House Speaker Nancy Pelosi is a longtime advocate for universal health care. She’s also demonstrated that she has a good feel for the politics of her chamber and her party, simply by passing so many major pieces of legislation this year. So when Pelosi says that the votes to pass a public option in health care reform just aren’t there, I assume she’s right—or, at the very least, that she’s more likely to be right about it than, say, I am.

Apparently not everybody thinks that way.  Last week, after Pelosi made clear the public option would not be part of the final House-Senate compromise on health reform, some public option advocates turned on her. And, on Monday, a coalition of three liberal groups, led by the Progressive Change Campaign Committee, launched television ads attacking her. 

It’s something of an extreme reaction; most liberal groups are focusing on the bill at hand—and doing everything they can to pass it. But the reaction of the public option groups (and those who agree with them) is, I think, indicative of a lingering ambivalence over reform on the left. And it’s something Pelosi addressed directly on Monday, in a roundtable with bloggers.

She did so, mostly, by focusing on how much the bill would expand health insurance coverage and help the American economy—argument certainly familiar to anybody who’s followed this debate but still, strangely, underappreciated by many on the left. “31 million Americans” she said, over and over again, referring to the number of previously uninsured people who would get coverage if reform passes.

But she made a more subtle point, too. “Think of what it does to the other side, who do not believe in government,” Pelosi said. “This will now be the legitimate political debate in our country. What is the balanced role the government should have in controlling the cost, of expanding the coverage, holding the insurance companies accountable.” In other words, the full measure of this bill isn’t simply the impact it will have on lives in the short- to medium-term. It’s also the impact it will have on politics.

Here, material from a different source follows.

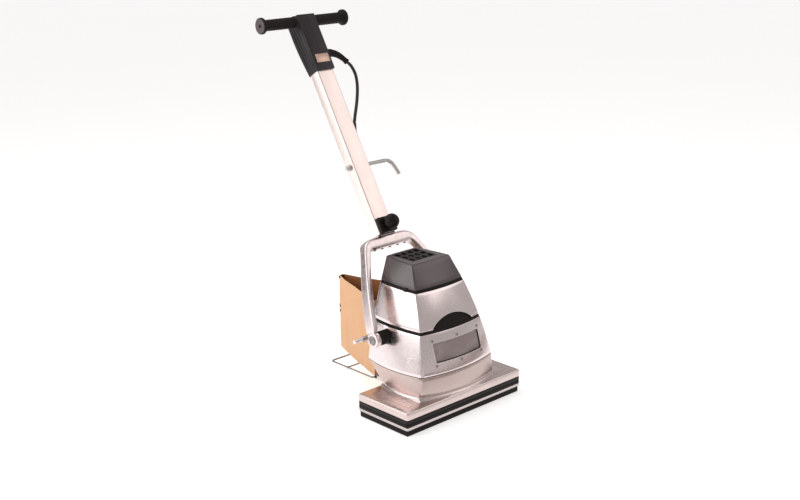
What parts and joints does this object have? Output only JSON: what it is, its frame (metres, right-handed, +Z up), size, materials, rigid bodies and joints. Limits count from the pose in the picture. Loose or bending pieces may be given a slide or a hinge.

Republicans say they welcome this debate--because, they say, government’s inevitable failure will reinforce their worldview. But the historical record on this is pretty clear: One government makes a promise of something like health benefits, that promise never gets revoked. (This is why Bill Kristol famously advised Republicans to oppose Clintoncare in 1993 and 1994.) And if enacting reform manages to make more ambitious changes possible later on, Pelosi made clear she intends to seize that opportunity: “Now we go from here. We kick open that door and there will be other legislation to follow.”